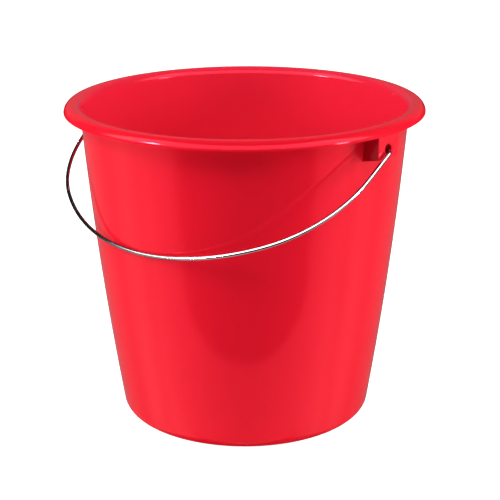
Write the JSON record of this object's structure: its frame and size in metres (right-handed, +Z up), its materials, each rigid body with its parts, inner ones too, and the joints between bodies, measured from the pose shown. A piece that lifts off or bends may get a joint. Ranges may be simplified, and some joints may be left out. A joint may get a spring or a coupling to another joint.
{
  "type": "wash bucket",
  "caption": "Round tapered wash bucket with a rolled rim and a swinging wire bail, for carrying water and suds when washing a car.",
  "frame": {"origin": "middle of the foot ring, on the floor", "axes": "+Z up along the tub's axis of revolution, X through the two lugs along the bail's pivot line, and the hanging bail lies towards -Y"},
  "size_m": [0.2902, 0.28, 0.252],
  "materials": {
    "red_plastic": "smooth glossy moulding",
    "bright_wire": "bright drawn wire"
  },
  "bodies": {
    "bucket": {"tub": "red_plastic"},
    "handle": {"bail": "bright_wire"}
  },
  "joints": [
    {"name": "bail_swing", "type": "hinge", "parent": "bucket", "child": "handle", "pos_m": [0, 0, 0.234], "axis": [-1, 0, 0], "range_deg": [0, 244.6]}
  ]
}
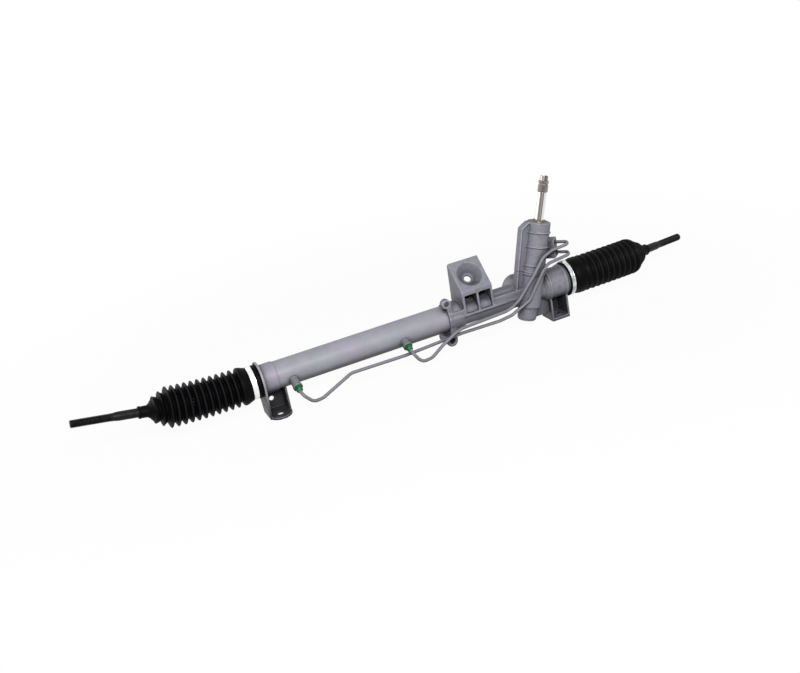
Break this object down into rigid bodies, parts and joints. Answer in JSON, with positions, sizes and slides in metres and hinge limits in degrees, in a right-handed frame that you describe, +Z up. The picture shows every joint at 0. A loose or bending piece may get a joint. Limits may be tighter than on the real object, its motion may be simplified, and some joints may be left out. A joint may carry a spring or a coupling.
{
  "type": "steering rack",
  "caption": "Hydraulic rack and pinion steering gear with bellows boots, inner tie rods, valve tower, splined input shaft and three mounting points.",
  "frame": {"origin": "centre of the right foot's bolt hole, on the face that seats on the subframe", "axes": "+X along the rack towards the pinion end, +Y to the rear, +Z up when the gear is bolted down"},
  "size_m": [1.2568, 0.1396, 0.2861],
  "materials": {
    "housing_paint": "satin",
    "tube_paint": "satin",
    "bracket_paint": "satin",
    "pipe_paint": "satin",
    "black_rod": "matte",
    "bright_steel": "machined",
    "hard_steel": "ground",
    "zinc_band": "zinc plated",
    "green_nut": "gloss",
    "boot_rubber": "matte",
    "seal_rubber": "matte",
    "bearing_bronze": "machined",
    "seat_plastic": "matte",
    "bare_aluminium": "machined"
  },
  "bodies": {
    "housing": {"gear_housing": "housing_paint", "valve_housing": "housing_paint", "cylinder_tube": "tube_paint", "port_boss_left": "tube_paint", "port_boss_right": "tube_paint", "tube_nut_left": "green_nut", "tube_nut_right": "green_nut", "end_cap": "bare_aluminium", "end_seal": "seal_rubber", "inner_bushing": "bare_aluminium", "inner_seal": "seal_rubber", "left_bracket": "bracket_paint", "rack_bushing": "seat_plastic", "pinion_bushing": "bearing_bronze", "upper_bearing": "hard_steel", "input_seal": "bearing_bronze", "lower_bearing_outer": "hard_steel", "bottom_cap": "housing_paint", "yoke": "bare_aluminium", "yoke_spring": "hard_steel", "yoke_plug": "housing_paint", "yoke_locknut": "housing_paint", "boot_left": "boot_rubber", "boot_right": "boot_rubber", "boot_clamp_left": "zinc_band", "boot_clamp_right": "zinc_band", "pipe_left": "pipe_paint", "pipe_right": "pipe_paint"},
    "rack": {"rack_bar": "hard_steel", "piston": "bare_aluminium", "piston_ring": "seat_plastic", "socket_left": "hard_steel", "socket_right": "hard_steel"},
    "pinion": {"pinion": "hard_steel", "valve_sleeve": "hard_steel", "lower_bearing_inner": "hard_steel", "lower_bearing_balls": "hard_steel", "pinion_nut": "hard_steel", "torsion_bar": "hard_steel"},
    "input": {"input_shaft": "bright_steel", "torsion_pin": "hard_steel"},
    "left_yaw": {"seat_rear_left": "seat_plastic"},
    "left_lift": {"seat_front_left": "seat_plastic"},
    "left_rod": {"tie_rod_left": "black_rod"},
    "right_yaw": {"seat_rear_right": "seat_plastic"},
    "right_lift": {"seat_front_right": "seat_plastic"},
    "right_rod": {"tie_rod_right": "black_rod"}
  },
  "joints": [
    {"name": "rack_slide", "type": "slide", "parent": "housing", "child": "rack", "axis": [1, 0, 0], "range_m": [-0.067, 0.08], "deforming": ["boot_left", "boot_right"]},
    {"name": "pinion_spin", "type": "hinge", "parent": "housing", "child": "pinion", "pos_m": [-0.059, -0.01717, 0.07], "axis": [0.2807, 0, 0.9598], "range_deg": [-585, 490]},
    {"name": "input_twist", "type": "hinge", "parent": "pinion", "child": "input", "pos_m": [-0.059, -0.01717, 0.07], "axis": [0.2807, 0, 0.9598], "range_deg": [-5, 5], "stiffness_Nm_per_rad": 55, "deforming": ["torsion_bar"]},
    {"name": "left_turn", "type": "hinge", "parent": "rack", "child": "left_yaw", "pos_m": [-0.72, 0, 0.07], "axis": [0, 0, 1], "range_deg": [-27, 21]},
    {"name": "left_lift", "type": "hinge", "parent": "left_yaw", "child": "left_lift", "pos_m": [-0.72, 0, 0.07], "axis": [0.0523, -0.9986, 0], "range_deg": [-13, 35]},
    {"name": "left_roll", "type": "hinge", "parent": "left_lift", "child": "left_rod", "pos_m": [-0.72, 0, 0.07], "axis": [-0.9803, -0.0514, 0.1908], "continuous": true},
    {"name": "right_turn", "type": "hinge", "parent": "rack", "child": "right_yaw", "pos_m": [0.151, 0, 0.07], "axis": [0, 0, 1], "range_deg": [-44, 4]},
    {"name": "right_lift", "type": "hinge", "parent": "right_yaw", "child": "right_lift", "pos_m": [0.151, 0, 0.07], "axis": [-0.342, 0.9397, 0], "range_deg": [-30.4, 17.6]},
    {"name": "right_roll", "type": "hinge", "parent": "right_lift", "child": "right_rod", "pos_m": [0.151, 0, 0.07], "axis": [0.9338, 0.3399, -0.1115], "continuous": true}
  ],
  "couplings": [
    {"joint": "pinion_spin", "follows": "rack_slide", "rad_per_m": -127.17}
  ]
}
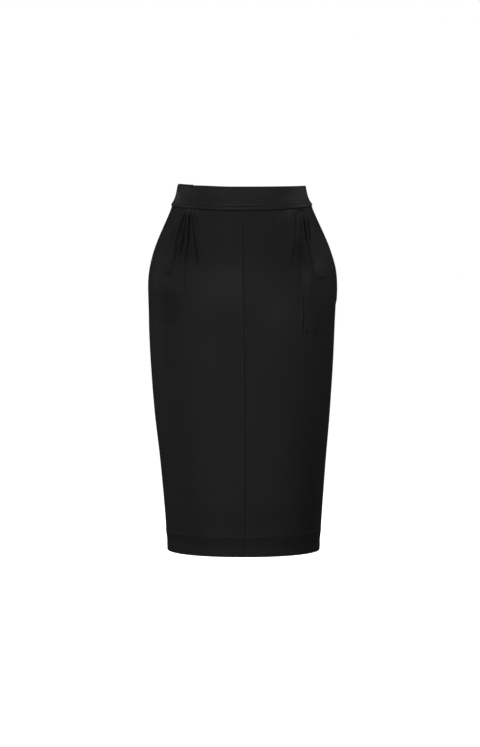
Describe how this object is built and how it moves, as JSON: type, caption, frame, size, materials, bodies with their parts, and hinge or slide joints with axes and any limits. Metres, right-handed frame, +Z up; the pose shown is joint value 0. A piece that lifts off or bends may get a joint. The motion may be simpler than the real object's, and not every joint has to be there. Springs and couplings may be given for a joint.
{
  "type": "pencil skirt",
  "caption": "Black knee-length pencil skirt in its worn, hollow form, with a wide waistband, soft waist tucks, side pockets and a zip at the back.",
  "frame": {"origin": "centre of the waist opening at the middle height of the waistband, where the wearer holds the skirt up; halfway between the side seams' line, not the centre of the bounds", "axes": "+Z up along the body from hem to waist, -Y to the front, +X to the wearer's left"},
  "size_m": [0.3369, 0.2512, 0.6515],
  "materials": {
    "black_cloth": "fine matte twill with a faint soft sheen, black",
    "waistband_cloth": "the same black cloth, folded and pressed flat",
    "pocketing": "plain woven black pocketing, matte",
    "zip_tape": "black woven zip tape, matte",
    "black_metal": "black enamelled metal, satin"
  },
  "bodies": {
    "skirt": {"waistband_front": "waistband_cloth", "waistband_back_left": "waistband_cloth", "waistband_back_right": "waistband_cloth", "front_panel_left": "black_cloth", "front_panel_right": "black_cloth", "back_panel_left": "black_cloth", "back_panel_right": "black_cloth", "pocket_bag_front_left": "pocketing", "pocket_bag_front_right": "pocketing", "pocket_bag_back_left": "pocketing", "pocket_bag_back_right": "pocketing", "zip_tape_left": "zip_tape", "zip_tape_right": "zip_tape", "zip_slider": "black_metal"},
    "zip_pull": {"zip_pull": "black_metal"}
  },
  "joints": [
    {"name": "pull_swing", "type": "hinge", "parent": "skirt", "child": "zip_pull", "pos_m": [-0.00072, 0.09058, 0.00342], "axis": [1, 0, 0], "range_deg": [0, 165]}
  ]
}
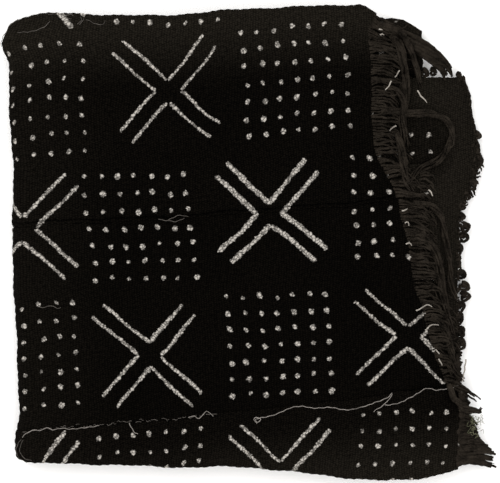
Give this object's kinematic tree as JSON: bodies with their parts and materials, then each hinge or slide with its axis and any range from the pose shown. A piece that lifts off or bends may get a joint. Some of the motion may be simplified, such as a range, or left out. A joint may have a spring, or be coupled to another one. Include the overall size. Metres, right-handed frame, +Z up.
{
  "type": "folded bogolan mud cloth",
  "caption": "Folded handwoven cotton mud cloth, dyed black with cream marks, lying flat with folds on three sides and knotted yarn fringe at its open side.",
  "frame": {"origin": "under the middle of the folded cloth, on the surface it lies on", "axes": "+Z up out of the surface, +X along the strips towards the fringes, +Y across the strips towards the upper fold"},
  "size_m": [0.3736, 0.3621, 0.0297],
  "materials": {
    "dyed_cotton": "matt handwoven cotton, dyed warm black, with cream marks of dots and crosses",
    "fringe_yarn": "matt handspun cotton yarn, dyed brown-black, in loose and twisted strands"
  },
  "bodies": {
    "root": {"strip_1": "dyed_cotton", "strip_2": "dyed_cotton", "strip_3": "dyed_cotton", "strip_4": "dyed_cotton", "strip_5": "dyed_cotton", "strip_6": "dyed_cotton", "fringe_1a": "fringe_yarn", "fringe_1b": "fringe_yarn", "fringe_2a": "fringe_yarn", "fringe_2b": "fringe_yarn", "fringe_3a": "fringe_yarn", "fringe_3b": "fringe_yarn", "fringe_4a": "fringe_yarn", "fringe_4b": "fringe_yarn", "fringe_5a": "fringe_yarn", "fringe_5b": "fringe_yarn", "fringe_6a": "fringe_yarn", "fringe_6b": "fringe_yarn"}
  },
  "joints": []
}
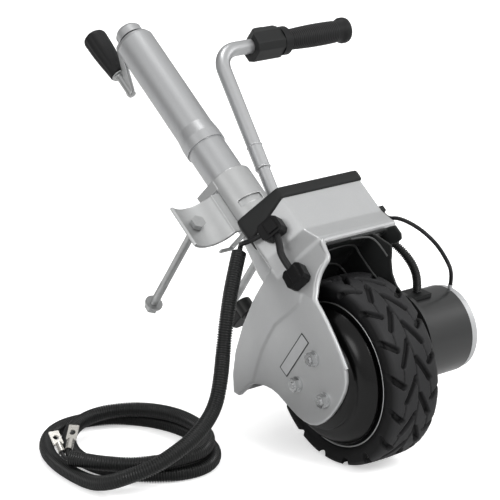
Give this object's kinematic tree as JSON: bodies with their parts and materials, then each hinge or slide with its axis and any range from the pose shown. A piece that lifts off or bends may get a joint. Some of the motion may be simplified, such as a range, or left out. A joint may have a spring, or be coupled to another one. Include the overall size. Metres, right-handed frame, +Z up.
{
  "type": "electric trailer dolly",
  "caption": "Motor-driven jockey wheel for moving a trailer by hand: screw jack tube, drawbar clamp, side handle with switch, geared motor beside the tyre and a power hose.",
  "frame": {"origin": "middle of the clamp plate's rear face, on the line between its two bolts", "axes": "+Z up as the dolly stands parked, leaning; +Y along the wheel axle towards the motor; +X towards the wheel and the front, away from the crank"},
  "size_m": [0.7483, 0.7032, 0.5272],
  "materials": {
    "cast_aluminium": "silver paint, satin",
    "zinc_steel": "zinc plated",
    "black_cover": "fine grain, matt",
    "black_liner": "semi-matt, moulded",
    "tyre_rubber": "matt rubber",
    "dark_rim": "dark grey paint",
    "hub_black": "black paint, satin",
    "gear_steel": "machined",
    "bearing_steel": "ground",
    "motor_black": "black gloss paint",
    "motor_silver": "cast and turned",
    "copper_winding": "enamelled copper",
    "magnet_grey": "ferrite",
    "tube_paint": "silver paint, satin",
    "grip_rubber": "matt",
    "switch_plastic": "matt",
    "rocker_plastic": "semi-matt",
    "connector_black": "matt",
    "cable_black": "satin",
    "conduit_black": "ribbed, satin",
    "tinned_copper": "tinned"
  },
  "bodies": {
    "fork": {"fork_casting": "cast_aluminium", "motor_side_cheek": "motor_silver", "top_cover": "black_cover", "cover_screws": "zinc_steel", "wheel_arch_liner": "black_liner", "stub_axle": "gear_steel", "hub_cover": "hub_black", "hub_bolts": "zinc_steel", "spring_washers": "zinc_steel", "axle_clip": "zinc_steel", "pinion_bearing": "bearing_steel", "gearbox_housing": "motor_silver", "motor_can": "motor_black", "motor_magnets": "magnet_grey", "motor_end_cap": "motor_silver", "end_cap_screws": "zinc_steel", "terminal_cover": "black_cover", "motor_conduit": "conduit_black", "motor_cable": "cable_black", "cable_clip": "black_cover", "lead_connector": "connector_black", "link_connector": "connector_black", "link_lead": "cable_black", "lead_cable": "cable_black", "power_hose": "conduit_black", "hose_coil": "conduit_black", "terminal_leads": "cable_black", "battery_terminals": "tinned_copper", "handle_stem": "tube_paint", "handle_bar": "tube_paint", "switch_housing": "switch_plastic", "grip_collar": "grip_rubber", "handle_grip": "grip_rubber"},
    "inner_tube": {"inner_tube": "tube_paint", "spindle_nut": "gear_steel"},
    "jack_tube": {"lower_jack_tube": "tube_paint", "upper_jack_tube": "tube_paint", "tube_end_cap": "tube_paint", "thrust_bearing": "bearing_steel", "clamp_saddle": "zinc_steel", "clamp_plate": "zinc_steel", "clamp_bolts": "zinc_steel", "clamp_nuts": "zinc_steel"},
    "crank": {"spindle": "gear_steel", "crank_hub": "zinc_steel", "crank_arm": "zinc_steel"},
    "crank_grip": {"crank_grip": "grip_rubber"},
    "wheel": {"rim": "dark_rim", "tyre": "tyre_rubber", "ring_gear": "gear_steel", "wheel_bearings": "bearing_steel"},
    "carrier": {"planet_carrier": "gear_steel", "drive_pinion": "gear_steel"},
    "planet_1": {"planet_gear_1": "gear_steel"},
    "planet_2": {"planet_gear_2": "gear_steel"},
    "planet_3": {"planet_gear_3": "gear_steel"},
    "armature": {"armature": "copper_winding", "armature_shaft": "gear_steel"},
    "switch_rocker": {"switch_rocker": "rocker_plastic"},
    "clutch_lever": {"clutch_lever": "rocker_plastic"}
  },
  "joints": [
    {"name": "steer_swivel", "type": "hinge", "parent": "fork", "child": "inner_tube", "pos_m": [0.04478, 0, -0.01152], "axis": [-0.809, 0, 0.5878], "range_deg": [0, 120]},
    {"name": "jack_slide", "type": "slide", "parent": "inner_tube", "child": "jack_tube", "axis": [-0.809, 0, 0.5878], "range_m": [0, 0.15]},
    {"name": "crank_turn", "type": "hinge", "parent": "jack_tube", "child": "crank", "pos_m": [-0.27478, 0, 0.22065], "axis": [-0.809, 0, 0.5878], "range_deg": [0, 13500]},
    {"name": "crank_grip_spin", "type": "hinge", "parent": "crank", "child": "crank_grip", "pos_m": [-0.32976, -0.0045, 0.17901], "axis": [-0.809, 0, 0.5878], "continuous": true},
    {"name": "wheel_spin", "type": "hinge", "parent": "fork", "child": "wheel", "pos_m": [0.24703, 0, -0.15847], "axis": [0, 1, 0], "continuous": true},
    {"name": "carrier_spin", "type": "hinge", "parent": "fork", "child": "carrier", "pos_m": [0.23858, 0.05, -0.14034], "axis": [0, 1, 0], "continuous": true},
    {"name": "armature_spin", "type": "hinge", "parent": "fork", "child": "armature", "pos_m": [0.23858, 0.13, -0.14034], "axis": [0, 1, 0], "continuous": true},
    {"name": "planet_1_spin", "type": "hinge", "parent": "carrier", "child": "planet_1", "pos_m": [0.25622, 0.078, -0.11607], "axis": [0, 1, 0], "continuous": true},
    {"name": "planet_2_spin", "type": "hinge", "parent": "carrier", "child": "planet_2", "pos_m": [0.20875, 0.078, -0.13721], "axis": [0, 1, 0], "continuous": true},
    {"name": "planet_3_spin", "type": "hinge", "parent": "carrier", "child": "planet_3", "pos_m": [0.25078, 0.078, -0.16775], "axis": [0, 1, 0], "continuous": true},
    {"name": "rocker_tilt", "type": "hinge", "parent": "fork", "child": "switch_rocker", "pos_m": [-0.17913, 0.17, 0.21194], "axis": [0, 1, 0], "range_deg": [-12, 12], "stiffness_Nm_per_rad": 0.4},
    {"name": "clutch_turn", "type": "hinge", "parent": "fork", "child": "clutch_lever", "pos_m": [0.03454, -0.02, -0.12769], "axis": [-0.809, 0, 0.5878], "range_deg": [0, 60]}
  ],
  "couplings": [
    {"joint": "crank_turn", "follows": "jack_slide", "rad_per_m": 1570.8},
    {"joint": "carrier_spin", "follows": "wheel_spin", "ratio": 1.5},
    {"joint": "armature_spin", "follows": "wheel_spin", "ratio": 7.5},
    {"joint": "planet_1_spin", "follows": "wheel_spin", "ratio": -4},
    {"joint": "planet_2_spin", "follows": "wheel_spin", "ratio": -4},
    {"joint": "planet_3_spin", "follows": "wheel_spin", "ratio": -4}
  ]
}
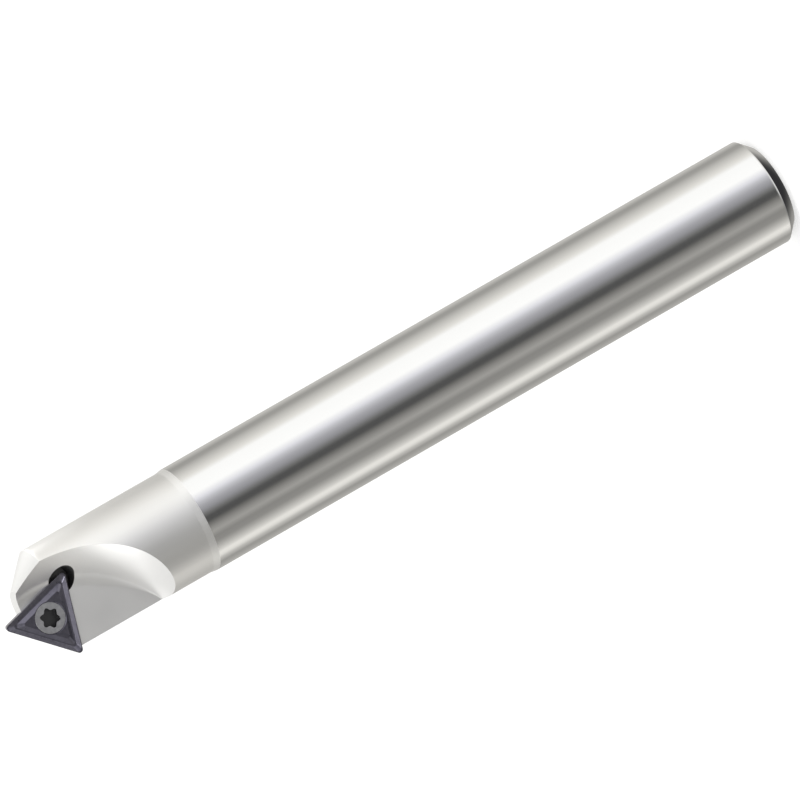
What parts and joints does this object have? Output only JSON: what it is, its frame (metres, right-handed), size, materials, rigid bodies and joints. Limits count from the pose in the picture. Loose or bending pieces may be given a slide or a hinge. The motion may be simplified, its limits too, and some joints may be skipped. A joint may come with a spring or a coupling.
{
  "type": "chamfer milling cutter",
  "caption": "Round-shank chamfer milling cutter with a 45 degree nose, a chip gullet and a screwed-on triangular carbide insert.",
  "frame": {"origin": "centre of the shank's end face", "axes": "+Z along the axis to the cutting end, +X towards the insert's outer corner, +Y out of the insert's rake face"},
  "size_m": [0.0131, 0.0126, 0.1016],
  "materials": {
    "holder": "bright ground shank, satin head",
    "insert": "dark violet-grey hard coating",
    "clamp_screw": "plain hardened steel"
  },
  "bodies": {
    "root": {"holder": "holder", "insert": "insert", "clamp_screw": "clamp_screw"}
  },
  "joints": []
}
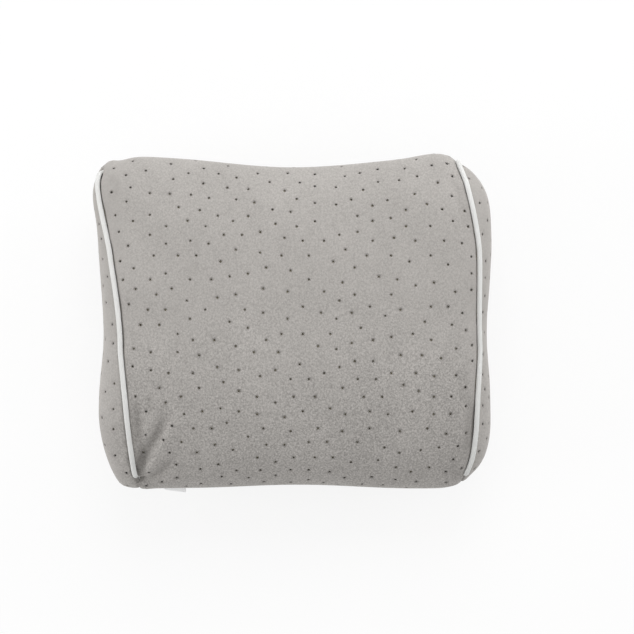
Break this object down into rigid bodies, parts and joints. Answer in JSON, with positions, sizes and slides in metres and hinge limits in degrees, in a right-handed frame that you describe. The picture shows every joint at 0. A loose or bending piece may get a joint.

# [Work to be completed]
Pick out the lines that contain "down" and copy them.

# [Finished answer]
Break this object down into rigid bodies, parts and joints. Answer in JSON, with positions, sizes and slides in metres and hinge limits in degrees, in a right-handed frame that you describe, +Z up. The picture shows every joint at 0. A loose or bending piece may get a joint. Limits may be tighter than on the real object, its motion may be simplified, and some joints may be left out. A joint may carry a spring or a coupling.
  "frame": {"origin": "centre of the right foot's bolt hole, on the face that seats on the subframe", "axes": "+X along the rack towards the pinion end, +Y to the rear, +Z up when the gear is bolted down"},
Break this object down into rigid bodies, parts and joints. Answer in JSON, with positions, sizes and slides in metres and hinge limits in degrees, in a right-handed frame that you describe. The picture shows every joint at 0. A loose or bending piece may get a joint.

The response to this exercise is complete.